Scaling: Databricks auto-scales clusters and uses Delta Lake for optimized data access. SageMaker scales with managed instances and endpoints but depends on AWS storage and network performance.
User Experience and Support
SageMaker Studio provides a familiar Jupyter-based interface for data scientists. Databricks notebooks allow collaboration across Python, SQL, and visualization tools.
Documentation exists for both platforms. SageMaker requires more time to learn due to the number of AWS services, while Databricks is simpler for teams with Spark or data engineering experience. Databricks has broader community support; SageMaker relies on AWS forums and enterprise support.
Your Next Move
If you’re building on AWS and your team is used to those tools, SageMaker handles most of the setup for you and keeps workflows consistent and secure.
If your work spans multiple data sources or clouds, and you have engineers and data scientists working together, Databricks gives you more control and flexibility to coordinate across the team.
Cost and scale matter too. SageMaker is predictable within AWS. Databricks handles larger, more complex data more easily and works across clouds.
Pick the platform that fits your infrastructure, your data, and what your team can manage efficiently.
You can connect to our ML and data engineering experts to plan workflows, optimize pipelines, and improve model performance in real-world projects.
Frequently Asked Questions
Is Databricks similar to SageMaker?
Yes, both offer machine learning services, but they differ in focus.
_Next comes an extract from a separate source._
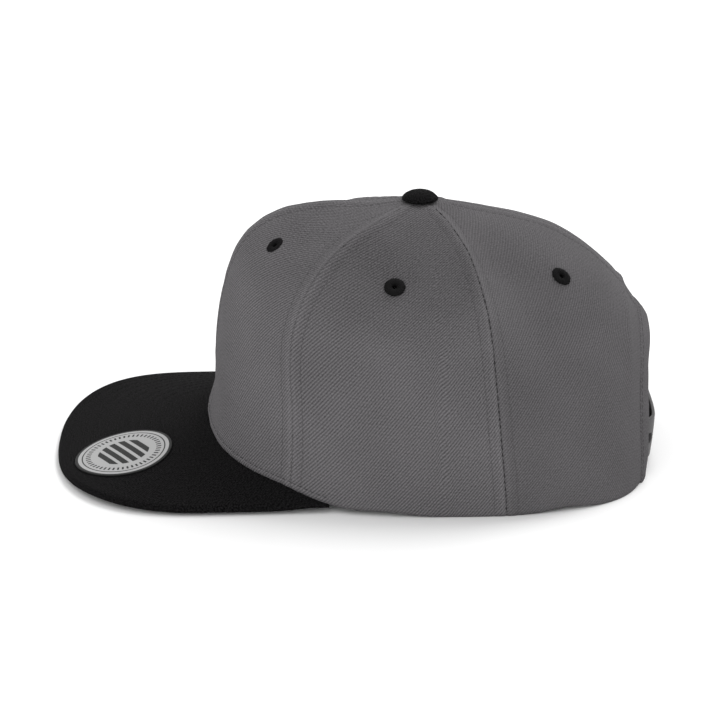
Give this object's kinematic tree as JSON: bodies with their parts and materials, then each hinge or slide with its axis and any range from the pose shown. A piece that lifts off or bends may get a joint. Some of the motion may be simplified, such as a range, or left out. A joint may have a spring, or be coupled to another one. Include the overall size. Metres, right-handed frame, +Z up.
{
  "type": "flat bill cap",
  "caption": "Six-panel structured cloth cap with a stiff flat bill, a covered top button, sewn eyelets and an arched back opening closed by plastic snap straps.",
  "frame": {"origin": "on the ground under the middle of the cap's overall length and width, where it lies on its rim", "axes": "+Z up, -Y towards the tip of the bill, +X towards the wearer's left"},
  "size_m": [0.171, 0.2752, 0.1229],
  "materials": {
    "crown_cloth": "matt grey twill",
    "bill_cloth": "matt black twill",
    "eyelet_thread": "black embroidery thread",
    "strap_plastic": "satin moulded plastic",
    "sticker_foil": "brushed silver foil on card"
  },
  "bodies": {
    "root": {"panel_front_left": "crown_cloth", "panel_front_right": "crown_cloth", "panel_side_left": "crown_cloth", "panel_side_right": "crown_cloth", "panel_rear_left": "crown_cloth", "panel_rear_right": "crown_cloth", "arch_binding": "crown_cloth", "bill": "bill_cloth", "button": "bill_cloth", "eyelet_front_left": "eyelet_thread", "eyelet_front_right": "eyelet_thread", "eyelet_side_left": "eyelet_thread", "eyelet_side_right": "eyelet_thread", "eyelet_rear_left": "eyelet_thread", "eyelet_rear_right": "eyelet_thread", "strap_left": "strap_plastic", "strap_right": "strap_plastic", "bill_sticker": "sticker_foil"}
  },
  "joints": []
}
Databricks centers on data engineering and analytics, while SageMaker focuses on model development and deployment within AWS.
Which is better, Databricks or SageMaker?
SageMaker works better for AWS-native teams needing quick model deployment. Databricks suits organizations requiring large-scale data analytics, collaborative workflows, and multi-cloud support. Your infrastructure and team needs determine which platform fits better.